Le CNV et ses partenaires se sont concentrés, tout d'abord, sur le rôle des maires, sujet sensible s'il en est. Leur première proposition (2) : reconnaître véritablement aux édiles un « rôle d'animateur du pilotage stratégique » du conseil local de sécurité et de la prévention de la délinquance (CLSPD) qui leur confère « un pouvoir décisionnel quand il faut arbitrer » . Les instigateurs de la plate-forme se sont également intéressés aux conditions de l'échange d'informations entre les maires et les acteurs de prévention - et à son articulation avec les principes du secret professionnel - qui, selon eux, « doivent être clarifiées ». Ils proposent ainsi de distinguer « information événementielle » et « information nominative » . La première doit « être systématisée et organisée en temps réel ». Des « protocoles locaux » seraient dans cet objectif établis afin d'organiser « la transmission immédiate des informations sensibles, par les uns et les autres, aux uns et aux autres ». Autre suggestion : la mise au point d'un « logiciel partagé, permettant de collecter et rapprocher les informations anonymes, mais qualitatives et quantitatives, territorialisées ». S'agissant de l'information nominative, qui pose le problème du secret professionnel, les partenaires ne sont pas parvenus à adopter une position commune. « Pour certains, elle doit être organisée dans ses principes par la loi. » « Pour d'autres, il ne faut pas codifier l'échange d'informations mais une charte de principes déontologiques doit être élaborée localement entre les différents partenaires. » Tous sont en revanche d'accord sur trois points : « le secret partagé ne doit pas ouvrir la porte à des interventions de professionnels hors de leur champ de compétence ou dans les domaines relevant d'autres autorités », « les informations partagées ne sauraient être utilisées à d'autres usages que ceux qu'impose l'intérêt des familles » et « la transmission ne saurait être étendue à des informations “hors sujet” ou simplement inutiles ».
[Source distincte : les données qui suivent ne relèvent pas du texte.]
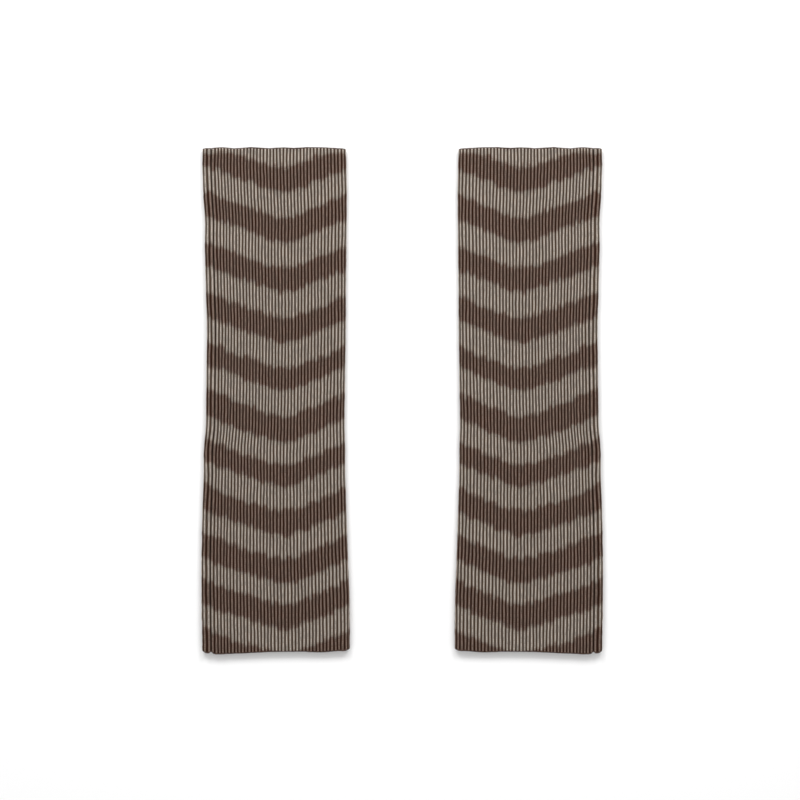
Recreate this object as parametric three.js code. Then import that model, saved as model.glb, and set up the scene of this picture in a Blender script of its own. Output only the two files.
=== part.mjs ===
import * as THREE from 'three';

/*
 * A pair of leg warmers: two straight tubes of 1x1 rib knit, open at both ends, laid flat side by
 * side. Millimetres. +X runs across the pair, +Y towards the bound-off top ends and +Z up. The
 * origin is on the surface that they lie on, in the middle of the pair.
 *
 * Each tube is two equal panels, joined by a seam at each side. The tube has rolled a little as it
 * was laid down, so the outer seam shows on top and the inner seam has gone under by as much. Every
 * panel is a wall of cloth through the sections below, from one end of the tube to the other.
 */

const LENGTH = 450; // of each tube, over its bound-off and cast-on edges
const TUBE_MIDDLE = 112.5; // from the middle of the pair to the middle line of each tube

const WALL = 3; // thickness of the rib knit
const FOLD_HEIGHT = 7.4; // of the tube at its two rounded side folds
const PANEL_GAP = 0.6; // between the front and the back where they lie on each other
const SETTLE_REACH = 26; // how far in from a fold the front has come down onto the back

const SEAM_IN = 8; // from a side fold to the seam that has rolled past it
const SEAM_GAP = 0.3; // between the two panels at a seam, and between a panel and its edge row
const SEAM_DIP = 0.9; // depth of the soft trough along the outer seam
const SEAM_DIP_REACH = 4; // from the seam to where the trough ends

const EDGE_ROW = 1.3; // the bound-off and cast-on rows, along the tube
const EDGE_WALL = 2.4; // thickness of these rows
const BACK_SHORTER = 0.8; // the underside ends this far inside the top
const NOTCH_DEPTH = 2.4; // the seam draws the cast-on edge up by this much
const NOTCH_REACH = 3.5; // from the seam to where that ends
const TOP_CORNER = { depth: 3, reach: 5 }; // rounding where the bound-off edge turns a fold
const BOTTOM_CORNER = { depth: 3.6, reach: 7 }; // the same at the cast-on edge

const TOP_STEPS = 20; // across the top, between the seam's trough and the inner fold
const TROUGH_STEPS = 3; // on each side of the outer seam
const FOLD_STEPS = 8; // round each side fold
const UNDER_STEPS = 5; // across the flat underside
const SLOPE_STEP = 0.25; // either side of a point, to find how steep the top is there

const KNIT_COLOUR = '#66594f';
const EDGE_COLOUR = '#3b2c25';

// Sections along a tube: how far down from the top end, how far the outer and the inner fold lie
// from its middle line, and how far the front swells up between them.
const SECTIONS = [
  { down: 0, outer: 64.8, inner: 62.8, swell: 0.5 },
  { down: 15, outer: 65.2, inner: 63.2, swell: 0.2 },
  { down: 40, outer: 64.3, inner: 63.6, swell: 0 },
  { down: 65, outer: 62.8, inner: 63.6, swell: 0.1 },
  { down: 95, outer: 62.9, inner: 63, swell: 0.4 },
  { down: 120, outer: 62.1, inner: 62.8, swell: 0.5 },
  { down: 160, outer: 61, inner: 62.6, swell: 0.2 },
  { down: 205, outer: 61.5, inner: 62, swell: 0 },
  { down: 250, outer: 62, inner: 61.4, swell: 0.3 },
  { down: 268, outer: 63.9, inner: 62.1, swell: 0.4 },
  { down: 295, outer: 64, inner: 62.2, swell: 0.2 },
  { down: 325, outer: 65, inner: 63.2, swell: 0 },
  { down: 365, outer: 65.8, inner: 64.4, swell: 0.2 },
  { down: 400, outer: 65.8, inner: 65.8, swell: 0.4 },
  { down: 430, outer: 65.3, inner: 66.2, swell: 0.3 },
  { down: LENGTH, outer: 65, inner: 66, swell: 0.6 },
];

// The wavy end lines, from the outer fold across: how far each lies inside the full length.
const TOP_END = [
  { across: 0, inset: 0.9 },
  { across: 9, inset: 0.9 },
  { across: 17, inset: 0 },
  { across: 28, inset: 1 },
  { across: 43, inset: 0.1 },
  { across: 60, inset: 1 },
  { across: 72, inset: 0.2 },
  { across: 81, inset: 0.9 },
  { across: 94, inset: 0 },
  { across: 110, inset: 0.3 },
  { across: 120, inset: 1.1 },
  { across: 128, inset: 1.3 },
];
const BOTTOM_END = [
  { across: 0, inset: 1.1 },
  { across: 8, inset: 0.9 },
  { across: 12, inset: 0 },
  { across: 17, inset: 0 },
  { across: 28, inset: 0.5 },
  { across: 44, inset: 1.2 },
  { across: 60, inset: 2.1 },
  { across: 90, inset: 2.3 },
  { across: 105, inset: 1.6 },
  { across: 121, inset: 2.9 },
  { across: 131, inset: 3.2 },
];

const FOLD_IN = FOLD_HEIGHT / 2; // from a side fold to where its round ends
const FOLD_RADIUS = (FOLD_HEIGHT - WALL) / 2; // of the middle of the cloth round a fold
const UNDER_HEIGHT = WALL / 2; // of the middle of the cloth on the underside
const TOP_HEIGHT = FOLD_HEIGHT - WALL / 2; // of the middle of the cloth on top, beside a fold
const SETTLE = FOLD_HEIGHT - 2 * WALL - PANEL_GAP; // how far the front comes down from there

function lineThrough(rows) {
  const places = Float64Array.from(rows, (row) => row.across);
  const insets = Float64Array.from(rows, (row) => row.inset);
  const line = new THREE.LinearInterpolant(places, insets, 1);
  return (across) => line.evaluate(across)[0];
}

const topInset = lineThrough(TOP_END);
const bottomInset = lineThrough(BOTTOM_END);

// 1 at the middle of a soft trough, level there and where it ends, at its reach.
function trough(distance, reach) {
  return 1 - THREE.MathUtils.smoothstep(Math.abs(distance), 0, reach);
}

// 1 at a corner, steep there and level at its reach.
function rounding(distance, reach) {
  return Math.max(0, 1 - Math.abs(distance) / reach) ** 2;
}

function steps(from, to, count) {
  return Array.from({ length: count + 1 }, (_, i) => from + ((to - from) * i) / count);
}

function widthOf(section) {
  return section.outer + section.inner;
}

function topHeight(across, section) {
  const width = widthOf(section);
  const fromFold = Math.min(across, width - across) - FOLD_IN;
  const settled = SETTLE * THREE.MathUtils.smoothstep(fromFold, 0, SETTLE_REACH);
  const dip = SEAM_DIP * trough(across - SEAM_IN, SEAM_DIP_REACH);
  const swell = section.swell * Math.sin((Math.PI * across) / width) ** 2;
  return TOP_HEIGHT - settled - dip + swell;
}

// A point in the middle of the cloth, with the direction that faces out of the tube there.
function onTop(across, section) {
  const rise = topHeight(across + SLOPE_STEP, section) - topHeight(across - SLOPE_STEP, section);
  const outward = new THREE.Vector2(-rise, 2 * SLOPE_STEP).normalize();
  return { across, height: topHeight(across, section), outward };
}

function atSeam(across, section) {
  return { across, height: topHeight(across, section), outward: new THREE.Vector2(0, 1) };
}

function roundFold(middle, angle) {
  const outward = new THREE.Vector2(Math.cos(angle), Math.sin(angle));
  const across = middle + FOLD_RADIUS * outward.x;
  return { across, height: FOLD_HEIGHT / 2 + FOLD_RADIUS * outward.y, outward };
}

function underneath(across) {
  return { across, height: UNDER_HEIGHT, outward: new THREE.Vector2(0, -1) };
}

// The front panel: from the outer seam over the top, round the inner fold, to the seam under it.
function frontPath(section) {
  const seam = SEAM_IN + SEAM_GAP / 2;
  const troughEnd = SEAM_IN + SEAM_DIP_REACH;
  const fold = widthOf(section) - FOLD_IN;
  const hiddenSeam = widthOf(section) - SEAM_IN + SEAM_GAP / 2;
  const besideSeam = steps(seam, troughEnd, TROUGH_STEPS).slice(1, -1);
  const top = [...besideSeam, ...steps(troughEnd, fold, TOP_STEPS).slice(0, -1)];
  const angles = steps(Math.PI / 2, -Math.PI / 2, FOLD_STEPS);
  return [
    atSeam(seam, section),
    ...top.map((across) => onTop(across, section)),
    ...angles.map((angle) => roundFold(fold, angle)),
    underneath(hiddenSeam),
  ];
}

// The back panel: from the hidden seam along the underside, round the outer fold, to the seam on top.
function backPath(section) {
  const hiddenSeam = widthOf(section) - SEAM_IN - SEAM_GAP / 2;
  const seam = SEAM_IN - SEAM_GAP / 2;
  const under = steps(hiddenSeam, FOLD_IN, UNDER_STEPS).slice(0, -1);
  const angles = steps(1.5 * Math.PI, 0.5 * Math.PI, FOLD_STEPS);
  const strip = steps(FOLD_IN, seam, TROUGH_STEPS).slice(1, -1);
  return [
    ...under.map(underneath),
    ...angles.map((angle) => roundFold(FOLD_IN, angle)),
    ...strip.map((across) => onTop(across, section)),
    atSeam(seam, section),
  ];
}

// How far the underside stays inside the top at this height, blended round the folds.
function hiddenInset(height) {
  return BACK_SHORTER * (1 - THREE.MathUtils.smoothstep(height, UNDER_HEIGHT, FOLD_HEIGHT / 2));
}

function cornerInset(across, width, corner) {
  return corner.depth * rounding(Math.min(across, width - across), corner.reach);
}

function topLine(point, width) {
  const corner = cornerInset(point.across, width, TOP_CORNER);
  return LENGTH / 2 - topInset(point.across) - corner - hiddenInset(point.height);
}

function bottomLine(point, width) {
  const corner = cornerInset(point.across, width, BOTTOM_CORNER);
  const isOnTop = point.height > FOLD_HEIGHT / 2;
  const notch = isOnTop ? NOTCH_DEPTH * rounding(point.across - SEAM_IN, NOTCH_REACH) : 0;
  const inset = bottomInset(point.across) + corner + notch + hiddenInset(point.height);
  return -LENGTH / 2 + inset;
}

// One row of a wall: its outer face along the path and its inner face back again.
function wallRow(path, section, side, thickness, lengthwise) {
  const place = (point, offset) => {
    const across = point.across + point.outward.x * offset;
    const x = side * (TUBE_MIDDLE + section.outer - across);
    return [x, lengthwise(point), point.height + point.outward.y * offset];
  };
  const outerFace = path.map((point) => place(point, thickness / 2));
  const innerFace = path.map((point) => place(point, -thickness / 2));
  return [...outerFace, ...innerFace.reverse()];
}

// Rows of matching points make one closed wall. Mirrored rows are taken in the opposite order, so
// that the faces of both tubes point outwards.
function wallGeometry(rows, side) {
  const ordered = side < 0 ? rows : [...rows].reverse();
  const ring = ordered[0].length;
  const lastRow = (ordered.length - 1) * ring;
  const triangles = [];
  const quad = (a, b, c, d) => triangles.push(a, b, c, a, c, d);
  for (let start = 0; start < lastRow; start += ring) {
    for (let i = 0; i < ring; i += 1) {
      const next = (i + 1) % ring;
      quad(start + i, start + ring + i, start + ring + next, start + next);
    }
  }
  for (let i = 0; i < ring / 2 - 1; i += 1) {
    const back = ring - 1 - i;
    quad(i, i + 1, back - 1, back);
    quad(lastRow + i, lastRow + back, lastRow + back - 1, lastRow + i + 1);
  }
  const geometry = new THREE.BufferGeometry();
  geometry.setAttribute('position', new THREE.Float32BufferAttribute(ordered.flat(2), 3));
  geometry.setIndex(triangles);
  geometry.computeVertexNormals();
  return geometry;
}

function knitPanel(pathOf, side) {
  const edge = EDGE_ROW + SEAM_GAP;
  const rows = SECTIONS.map((section) => {
    const width = widthOf(section);
    const lengthwise = (point) => {
      const top = topLine(point, width) - edge;
      const bottom = bottomLine(point, width) + edge;
      return THREE.MathUtils.lerp(top, bottom, section.down / LENGTH);
    };
    return wallRow(pathOf(section), section, side, WALL, lengthwise);
  });
  return wallGeometry(rows, side);
}

function edgeRow(pathOf, side, section, lineOf, inward) {
  const path = pathOf(section);
  const width = widthOf(section);
  const fromTop = inward < 0 ? [0, EDGE_ROW * inward] : [EDGE_ROW * inward, 0];
  const rows = fromTop.map((shift) => {
    const lengthwise = (point) => lineOf(point, width) + shift;
    return wallRow(path, section, side, EDGE_WALL, lengthwise);
  });
  return wallGeometry(rows, side);
}

function knitMesh(name, geometry, colour) {
  const material = new THREE.MeshStandardMaterial({ color: colour, roughness: 0.95, metalness: 0 });
  const mesh = new THREE.Mesh(geometry, material);
  mesh.name = name;
  return mesh;
}

function legWarmer(name, side) {
  const group = new THREE.Group();
  const topSection = SECTIONS[0];
  const bottomSection = SECTIONS[SECTIONS.length - 1];
  for (const [panel, pathOf] of Object.entries({ front: frontPath, back: backPath })) {
    const label = `${name}_${panel}`;
    const topEdge = edgeRow(pathOf, side, topSection, topLine, -1);
    const bottomEdge = edgeRow(pathOf, side, bottomSection, bottomLine, 1);
    group.add(knitMesh(label, knitPanel(pathOf, side), KNIT_COLOUR));
    group.add(knitMesh(`${label}_top_edge`, topEdge, EDGE_COLOUR));
    group.add(knitMesh(`${label}_bottom_edge`, bottomEdge, EDGE_COLOUR));
  }
  return group;
}

const pair = new THREE.Group();
pair.add(legWarmer('left', -1));
pair.add(legWarmer('right', 1));

export default pair;
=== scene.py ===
"""A pair of long leg warmers in 1x1 rib knit, laid flat side by side on a white table."""
import math

import bmesh
import bpy
import numpy as np
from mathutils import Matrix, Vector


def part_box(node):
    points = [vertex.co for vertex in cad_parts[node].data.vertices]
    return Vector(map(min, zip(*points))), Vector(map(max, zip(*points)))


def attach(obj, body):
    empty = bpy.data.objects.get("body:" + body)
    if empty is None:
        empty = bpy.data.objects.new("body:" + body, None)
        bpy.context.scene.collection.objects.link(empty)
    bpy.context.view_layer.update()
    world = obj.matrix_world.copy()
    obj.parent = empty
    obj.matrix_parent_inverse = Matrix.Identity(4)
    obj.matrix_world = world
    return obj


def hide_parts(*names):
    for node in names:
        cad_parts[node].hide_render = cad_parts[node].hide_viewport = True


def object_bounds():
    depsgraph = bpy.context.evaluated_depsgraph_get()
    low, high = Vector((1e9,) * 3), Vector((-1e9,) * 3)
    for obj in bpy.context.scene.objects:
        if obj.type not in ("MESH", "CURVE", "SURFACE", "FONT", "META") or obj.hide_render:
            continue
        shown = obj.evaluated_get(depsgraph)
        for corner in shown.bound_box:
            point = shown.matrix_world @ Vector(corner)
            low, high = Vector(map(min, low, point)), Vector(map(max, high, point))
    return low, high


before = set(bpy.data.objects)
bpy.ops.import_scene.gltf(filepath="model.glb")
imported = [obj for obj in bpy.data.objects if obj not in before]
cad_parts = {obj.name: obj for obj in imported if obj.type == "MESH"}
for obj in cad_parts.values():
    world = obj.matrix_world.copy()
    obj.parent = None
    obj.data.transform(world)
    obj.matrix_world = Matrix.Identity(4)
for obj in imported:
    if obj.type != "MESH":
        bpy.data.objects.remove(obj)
cad_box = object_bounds()
MM = 0.001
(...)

Au-delà de la question de l'échange d'informations, le conseil et les grandes associations de maires suggèrent encore que les prérogatives du maire soient « confortées juridiquement au regard de la compétence tranquillité/prévention de la délinquance » . Le maire, écrivent-ils, « doit pouvoir s'appuyer sur un pôle communal ou intercommunal de prévention, capable de mobiliser aussi bien les moyens de prévention collective (équipes de rue, médiateurs, correspondants de nuit, centres sociaux...) que les moyens de prises en charge individuelles (éducateurs, assistants sociaux, prévention spécialisée...) et ceux de la police municipale ». Ils plaident aussi pour que, dans les cas d'intercommunalité ou de commune importante, « les compétences du conseil général, utiles pour la prévention spécialisée notamment », puissent être déléguées à la collectivité locale « avec les moyens requis pour cet exercice ».
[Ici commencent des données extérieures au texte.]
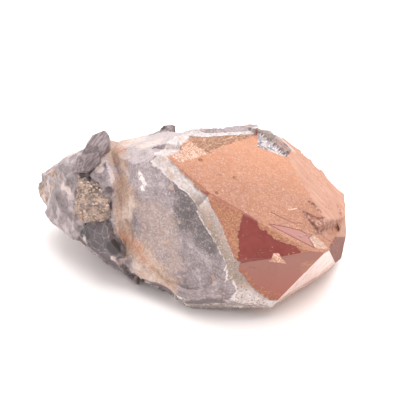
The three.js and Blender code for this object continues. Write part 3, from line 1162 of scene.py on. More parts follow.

La plate-forme consacre par ailleurs une série de propositions relatives aux métiers « classiques [...] ou émergents dans le champ de la prévention » . S'agissant notamment des éducateurs de prévention spécialisée, elle préconise ainsi de « clarifier les modalités d'organisation de leurs relations avec les autres partenaires », de « promouvoir des rapports contractuels clairs entre les collectivités et les associations employeuses », ou encore de « développer le travail par objectifs, professionnaliser les actions et les évaluer ». Quant aux médiateurs et correspondants de nuit, il faudrait « définir clairement [leur] cœur de métier », « mieux structurer leur activité dans la chaîne des intervenants », « mieux organiser leurs conditions d'encadrement et de supervision » ou encore « assurer une évolution professionnelle et personnelle aux agents ». Plus globalement, la plate-forme propose, pour l'ensemble des métiers de la prévention, « d'organiser des stages croisés de prise de poste pour améliorer la connaissance inter-service », « de mettre au point des protocoles pour organiser et faciliter les dépôts de plainte par les professionnels, comme par les victimes » ou encore, « dans chaque CLSPD et pour tous les agents des différents services participant à la prévention, de développer une réflexion commune sur le rôle et les devoirs de chacun [...] pour porter une même vision du contrat social, des messages identiques sur ce qui est permis et ce qui ne l'est pas, et une même rigueur dans le rapport à la loi ».
Quel sera l'avenir des mesures préconisées ?La secrétaire d'Etat à l'intégration et à l'égalité des chances, Catherine Vautrin, a d'ores et déjà promis le 15 avril que Jean-Louis Borloo tiendrait compte de la plate-forme dans le cadre du futur plan national de cohésion sociale. En attendant, les travaux doivent être adressés à l'ensemble des décideurs locaux, élus et dirigeants territoriaux, « pour inspirer et renouveler les politiques locales » en la matière.
(1) Voir ASH n° 2356 du 23-04-04.
(2) Sur laquelle la Fédération syndicale unitaire, membre du Conseil national des villes, émet d'ailleurs des réserves.